Assemblyman Mark Ridley-Thomas, a former Los Angeles councilman, said, “It will take more than that one visit -- that one short visit” -- to change things. Ridley-Thomas said that, after he was elected to the Assembly last year, he and the mayor spoke about the need to improve the city’s lobbying efforts in Sacramento.

“He said, ‘This is a good idea. We’re probably missing some opportunities,’ ” Ridley-Thomas said. “Well, yeah!”

Recognizing that state budget cuts could prove crippling for L.A., Hahn has in fact trekked to the state Capitol twice in a recent two-week span. Of the two consultants he has retained, the Read firm is getting $75,000 this year; Kuwata, brought on this spring, is being paid $10,000 a month.

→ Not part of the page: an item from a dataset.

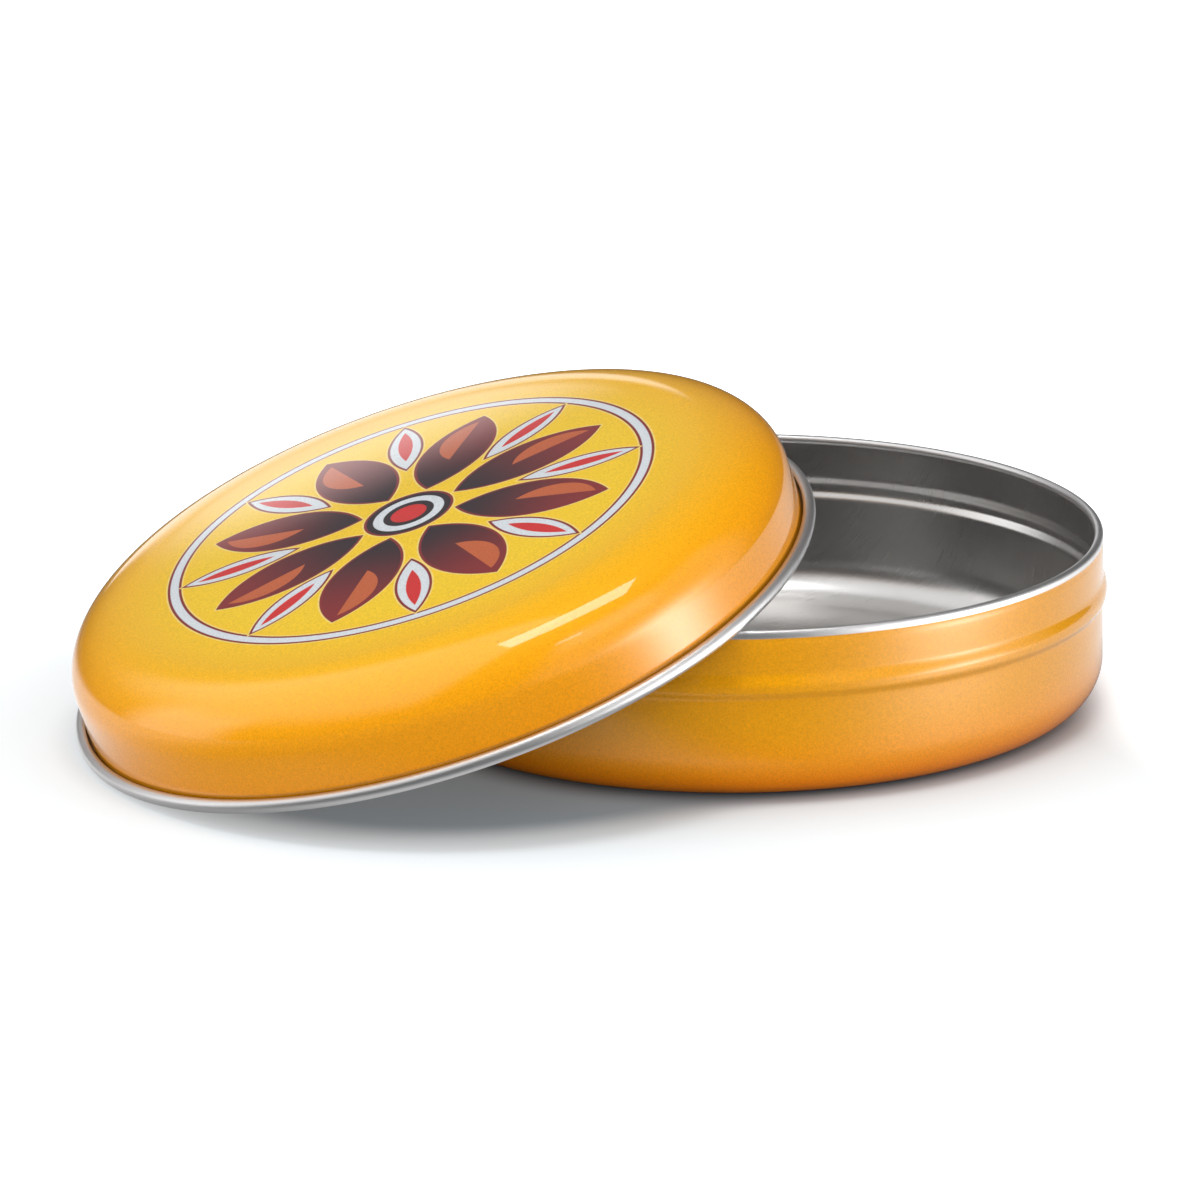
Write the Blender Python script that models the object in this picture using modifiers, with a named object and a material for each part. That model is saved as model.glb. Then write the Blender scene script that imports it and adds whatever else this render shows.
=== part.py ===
"""A round two-piece tin: an open drawn pan, and its domed slip lid taken off and leaned on the pan's rim.

Both pieces are pressed from one thin sheet. Each is drawn here as the line that its printed face follows from
top to bottom, turned about the piece's axis and then thickened towards the bare side.
"""

import math

import bpy

# Driving sizes, in metres. The lid's diameter is taken over its curl, and the pan's size follows from the lid.
SHEET = 0.0003
WELD_DISTANCE = 0.00001

LID_DIAMETER = 0.190
LID_CURL_DIAMETER = 0.0034
SKIRT_FLARE = 0.0002
FLARE_HEIGHT = 0.0022
SKIRT_HEIGHT = 0.0129
SHOULDER_WIDTH = 0.0200
SHOULDER_HEIGHT = 0.0150
CROWN_RISE = 0.0018
LID_CURL_SLIT = 0.0004

SLIP_CLEARANCE = 0.0003
PAN_HEIGHT = 0.0432
RIM_CURL_DIAMETER = 0.0022
NECK_HEIGHT = 0.0104
BEAD_RISE_HEIGHT = 0.0036
BEAD_CREST_HEIGHT = 0.0009
BEAD_FALL_HEIGHT = 0.0026
BEAD_DEPTH = 0.0010
CORNER_RADIUS = 0.0115

RESTING_GAP = 0.0003

# The raised side of the leaning lid's curl stands this many pan heights above its low side
LEAN_RISE_SHARE = 1.372

RIM_CURL_ANGLES = (math.radians(285), 0)
ROUND_STEPS = 64
CURL_STEPS = 10
SHOULDER_STEPS = 6
CROWN_STEPS = 3
BEAD_STEPS = 4
CORNER_STEPS = 5
CONTACT_STEPS = 360
REACH_STEPS = 60

# Sizes that follow from them
LID_CURL_RADIUS = LID_CURL_DIAMETER / 2
LID_CURL_RING = LID_DIAMETER / 2 - LID_CURL_RADIUS
SKIRT_FOOT_RADIUS = LID_CURL_RING - LID_CURL_RADIUS + SHEET
SKIRT_RADIUS = SKIRT_FOOT_RADIUS - SKIRT_FLARE
CROWN_RADIUS = SKIRT_RADIUS - SHOULDER_WIDTH
SHOULDER_TOP = SKIRT_HEIGHT + SHOULDER_HEIGHT

PAN_RADIUS = SKIRT_RADIUS - SHEET - SLIP_CLEARANCE
RIM_CURL_RADIUS = RIM_CURL_DIAMETER / 2
RIM_CURL_RING = PAN_RADIUS - RIM_CURL_RADIUS
RIM_CURL_HEIGHT = PAN_HEIGHT - RIM_CURL_RADIUS
BEAD_TOP = PAN_HEIGHT - NECK_HEIGHT
BEAD_CREST_TOP = BEAD_TOP - BEAD_RISE_HEIGHT
BEAD_CREST_FOOT = BEAD_CREST_TOP - BEAD_CREST_HEIGHT

LEAN_ANGLE = math.asin(LEAN_RISE_SHARE * PAN_HEIGHT / (2 * LID_CURL_RING))


def arc(centre, radii, angles, steps):
    """Points of an elliptical arc about centre, as (radius, height), with both ends."""
    start, end = angles
    points = []
    for step in range(steps + 1):
        angle = start + (end - start) * step / steps
        points.append((centre[0] + radii[0] * math.cos(angle), centre[1] + radii[1] * math.sin(angle)))
    return points


def crown_line():
    """The lid's gently domed centre, from its axis out to the shoulder."""
    points = []
    for step in range(CROWN_STEPS):
        share = step / CROWN_STEPS
        points.append((CROWN_RADIUS * share, SHOULDER_TOP + CROWN_RISE * (1 - share**2)))
    return points


def lid_line():
    """The lid's printed face, from the crown down the skirt and into the outward curl at its foot."""
    shoulder = arc(
        (CROWN_RADIUS, SKIRT_HEIGHT),
        (SHOULDER_WIDTH, SHOULDER_HEIGHT),
        (math.pi / 2, 0),
        SHOULDER_STEPS,
    )
    flare = [(SKIRT_RADIUS, LID_CURL_RADIUS + FLARE_HEIGHT)]
    bore = LID_CURL_RADIUS - SHEET
    tip = 2 * math.pi + math.acos((SKIRT_FOOT_RADIUS + LID_CURL_SLIT - LID_CURL_RING) / LID_CURL_RADIUS)
    curl = arc((LID_CURL_RING, LID_CURL_RADIUS), (bore, bore), (math.pi, tip), CURL_STEPS)
    return crown_line() + shoulder + flare + curl


def bead_slope(top, height, start, end):
    """One flank of the bead, which leaves and meets the wall smoothly. Start and end are shares of its depth."""
    points = []
    for step in range(BEAD_STEPS + 1):
        share = (1 - math.cos(math.pi * step / BEAD_STEPS)) / 2
        radius = PAN_RADIUS + BEAD_DEPTH * (start + (end - start) * share)
        points.append((radius, top - height * step / BEAD_STEPS))
    return points


def bead_line():
    """The stop bead pressed out of the wall: a longer upper flank, a short crest and a firmer lower flank."""
    upper = bead_slope(BEAD_TOP, BEAD_RISE_HEIGHT, 0, 1)
    lower = bead_slope(BEAD_CREST_FOOT, BEAD_FALL_HEIGHT, 1, 0)
    return upper + lower


def pan_line():
    """The pan's outer face, from the tip of the inward curl over the rim and down the wall to the base."""
    rim = arc((RIM_CURL_RING, RIM_CURL_HEIGHT), (RIM_CURL_RADIUS, RIM_CURL_RADIUS), RIM_CURL_ANGLES, CURL_STEPS)
    corner = arc(
        (PAN_RADIUS - CORNER_RADIUS, CORNER_RADIUS),
        (CORNER_RADIUS, CORNER_RADIUS),
        (0, -math.pi / 2),
        CORNER_STEPS,
    )
    return rim + bead_line() + corner + [(0, 0)]


def curl_gap(reach):
    """Least gap between the lid's curl and the pan's rim, with the lid's centre at reach from the pan's axis."""
    least = math.inf
    for step in range(CONTACT_STEPS + 1):
        angle = math.pi * step / CONTACT_STEPS
        along = LID_CURL_RING * math.cos(angle)
        out = math.hypot(reach - along * math.cos(LEAN_ANGLE), LID_CURL_RING * math.sin(angle))
        height = lid_centre_height() + along * math.sin(LEAN_ANGLE)
        apart = math.hypot(out - RIM_CURL_RING, height - RIM_CURL_HEIGHT)
        least = min(least, apart - LID_CURL_RADIUS - RIM_CURL_RADIUS)
    return least


def lid_centre_height():
    """Height of the centre of the curl's ring, with its low side on the ground."""
    return LID_CURL_RADIUS + LID_CURL_RING * math.sin(LEAN_ANGLE)


def lid_reach():
    """Distance of the lid's centre from the pan's axis where the curl comes to rest on the rim."""
    clear = LID_CURL_RING + PAN_RADIUS
    stride = clear / REACH_STEPS
    while curl_gap(clear - stride) > RESTING_GAP:
        clear -= stride
    low, high = clear - stride, clear
    for _ in range(REACH_STEPS):
        middle = (low + high) / 2
        if curl_gap(middle) > RESTING_GAP:
            high = middle
        else:
            low = middle
    return high


def clear_scene():
    for obj in list(bpy.data.objects):
        bpy.data.objects.remove(obj, do_unlink=True)
    for collection in list(bpy.data.collections):
        bpy.data.collections.remove(collection)


def painted_tin(name, colour):
    """Varnished metallic print on tinplate."""
    material = bpy.data.materials.new(name)
    material.use_nodes = True
    shader = material.node_tree.nodes["Principled BSDF"]
    shader.inputs["Base Color"].default_value = (*colour, 1)
    shader.inputs["Metallic"].default_value = 0.55
    shader.inputs["Roughness"].default_value = 0.34
    return material


def pressed_sheet(name, line, material, collection):
    """A piece pressed from sheet: its printed face turned about Z, thickened towards the bare side."""
    mesh = bpy.data.meshes.new(name)
    edges = [(index, index + 1) for index in range(len(line) - 1)]
    mesh.from_pydata([(radius, 0, height) for radius, height in line], edges, [])
    obj = bpy.data.objects.new(name, mesh)
    collection.objects.link(obj)
    obj.data.materials.append(material)
    turn = obj.modifiers.new("Turn", "SCREW")
    turn.axis = "Z"
    turn.steps = ROUND_STEPS
    turn.render_steps = ROUND_STEPS
    turn.use_merge_vertices = True
    turn.merge_threshold = WELD_DISTANCE
    turn.use_smooth_shade = True
    gauge = obj.modifiers.new("Gauge", "SOLIDIFY")
    gauge.thickness = SHEET
    gauge.offset = -1
    gauge.use_even_offset = True
    return obj


def lean_lid(lid):
    """Stands the lid with the low side of its curl on the ground and the curl across the pan's rim."""
    lid.rotation_euler = (0, -LEAN_ANGLE, 0)
    lid.location = (
        LID_CURL_RADIUS * math.sin(LEAN_ANGLE) - lid_reach(),
        0,
        lid_centre_height() - LID_CURL_RADIUS * math.cos(LEAN_ANGLE),
    )


def main():
    clear_scene()
    tin = bpy.data.collections.new("round_slip_lid_tin")
    bpy.context.scene.collection.children.link(tin)
    pressed_sheet("base_pan", pan_line(), painted_tin("orange_print", (0.76, 0.34, 0.06)), tin)
    lid = pressed_sheet("lid", lid_line(), painted_tin("yellow_print", (0.83, 0.48, 0.05)), tin)
    lean_lid(lid)


main()
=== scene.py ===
"""Dresses a round slip-lid tin: a drawn pan that stands level, and its domed lid leaned on the pan's rim.

Each piece is one thin sheet, drawn from a printed blank. It is made here as the line that its printed face
follows. A Geometry Nodes tree turns the line about the piece's axis, and the sheet is then thickened towards
its bare side. All sizes are in metres, and angles are in radians unless a name says degrees.
"""

import logging
import math
from dataclasses import dataclass, field
from enum import Enum
from itertools import accumulate
from typing import Any, ClassVar, Union

import bpy
from mathutils import Euler, Matrix, Vector

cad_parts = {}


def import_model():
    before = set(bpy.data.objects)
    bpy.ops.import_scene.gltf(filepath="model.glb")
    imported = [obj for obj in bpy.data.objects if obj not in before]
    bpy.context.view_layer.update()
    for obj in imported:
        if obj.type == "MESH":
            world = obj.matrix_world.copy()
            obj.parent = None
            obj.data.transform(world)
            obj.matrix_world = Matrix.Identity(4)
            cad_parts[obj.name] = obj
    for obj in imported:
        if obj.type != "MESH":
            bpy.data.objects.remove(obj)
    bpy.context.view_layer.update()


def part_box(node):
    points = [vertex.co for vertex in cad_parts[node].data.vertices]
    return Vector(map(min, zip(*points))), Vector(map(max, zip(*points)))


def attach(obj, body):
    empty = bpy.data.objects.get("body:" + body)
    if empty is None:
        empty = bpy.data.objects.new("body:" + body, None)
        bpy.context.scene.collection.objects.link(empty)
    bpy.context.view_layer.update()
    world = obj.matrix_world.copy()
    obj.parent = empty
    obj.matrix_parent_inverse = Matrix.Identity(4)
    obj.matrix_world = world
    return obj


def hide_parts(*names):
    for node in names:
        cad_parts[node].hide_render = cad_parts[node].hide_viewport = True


LOG = logging.getLogger("round_slip_lid_tin")

QUARTER_TURN = math.pi / 2
FULL_TURN = 2 * math.pi
NOISE_MIDDLE = 0.5

Colour = tuple[float, float, float]
Span = tuple[float, float]
Place = tuple[float, float, float]
Term = Union["Wire", float]


class Body(Enum):
    """The bodies of the frame that pieces ride on."""

    PAN = "base"
    LID = "lid"


class Face(Enum):
    """The two faces of the sheet, by their places in a piece's material slots."""

    PRINTED = 0
    BARE = 1


class Wire:
    """An output socket of a node tree. Arithmetic on it adds Math nodes to the tree."""

    def __init__(self, graph: "Graph", socket: bpy.types.NodeSocket) -> None:
        """Wraps a socket of the graph's tree."""
        self.graph = graph
        self.socket = socket

    def __add__(self, other: Term) -> "Wire":
        """self + other."""
        return self.graph.math("ADD", self, other)

    def __radd__(self, other: float) -> "Wire":
        """other + self."""
        return self.graph.math("ADD", other, self)

    def __sub__(self, other: Term) -> "Wire":
        """self - other."""
        return self.graph.math("SUBTRACT", self, other)

    def __rsub__(self, other: float) -> "Wire":
        """other - self."""
        return self.graph.math("SUBTRACT", other, self)

    def __mul__(self, other: Term) -> "Wire":
        """self * other."""
        return self.graph.math("MULTIPLY", self, other)

    def __rmul__(self, other: float) -> "Wire":
        """other * self."""
        return self.graph.math("MULTIPLY", other, self)

    def __truediv__(self, other: Term) -> "Wire":
        """self / other."""
        return self.graph.math("DIVIDE", self, other)

    def __mod__(self, other: Term) -> "Wire":
        """self % other, never below zero."""
        return self.graph.math("FLOORED_MODULO", self, other)

    def __gt__(self, other: Term) -> "Wire":
        """1 where self is greater than other, else 0."""
        return self.graph.math("GREATER_THAN", self, other)

    def __lt__(self, other: Term) -> "Wire":
        """1 where self is less than other, else 0."""
        return self.graph.math("LESS_THAN", self, other)

    def __abs__(self) -> "Wire":
        """The size of self without its sign."""
        return self.graph.math("ABSOLUTE", self)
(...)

Meanwhile, the Department of Water and Power, which has been relying on the city’s lobbying staff, is taking a new tack. The utility wants to hire a “high-powered” outside firm to advance its agenda when the Legislature takes up energy regulation and other issues, a spokesman said. DWP is taking bids on a lobbying contract capped at $750,000.

“This will supplement our city’s civil service employees,” said Frank Salas, chief administrative officer for DWP. “Big stakes are involved at this point ... and we need to step up the effort.”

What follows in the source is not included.